Enerplus and Diamondback seem to have been the most responsive during the Cal-19 price rally. After reporting zero percentage of its production hedged for Cal-19 in Q3 18, Enerplus reported 40% of its production hedged in Q4 18 with an average price of $3.20/mmbtu, and Diamondback reported 35% of its production hedged with an average price of $3.06/mmbtu. Similarly but to a lesser extent, Cabot, which had only reported 5% of production hedged from Q3 18, reported 18% of production hedged from Q4 18 with an average swap price of $3.16/mmbtu. Without using structured products, these Cal-19 price levels could only be achieved during the run-up in prices in Q4 18.
In addition to swaps, nearly half of our sample producers also engaged options structures, such as costless collars in particular, to protect cashflows. The weighted-average floor price was $2.76/mmbtu, and the weighted-average ceiling price was $3.17/mmbtu. Matador Resources seems to have the most bullish Cal-19 price view with a ceiling of $3.80/mmbtu, while SM Energy is on the opposite side of the spectrum with a ceiling price of $2.83/mmbtu. Based on the current Cal-19 price of $2.95/mmbtu and the hedged levels for most producers from our sample, producers are unlikely to enjoy much revenue gain from further gains in flat price.
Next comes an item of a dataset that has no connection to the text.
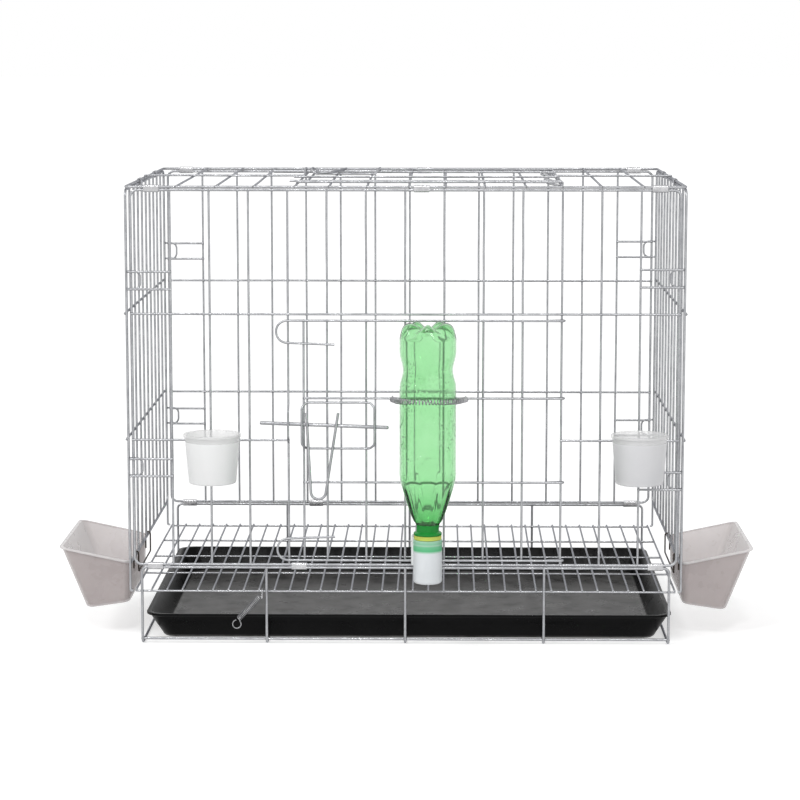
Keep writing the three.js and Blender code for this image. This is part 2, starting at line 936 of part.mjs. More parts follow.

As for Cal-20 hedges, approximately half of our sample has entered some kind of swap or options transaction with about a quarter of projected production hedged, nearly flat y/y. The weighted-average price of swaps was $2.89/mmbtu. Antero continues to lead the pack with the highest swap price of $3.00/mmbtu, while the average price hedged (excluding Antero) was $2.85/mmbtu. As for options, only Comstock Resources and Devon Energy have used them for hedges so far. Their average floor was $2.70/mmbtu; average ceiling was $3.22/mmbtu.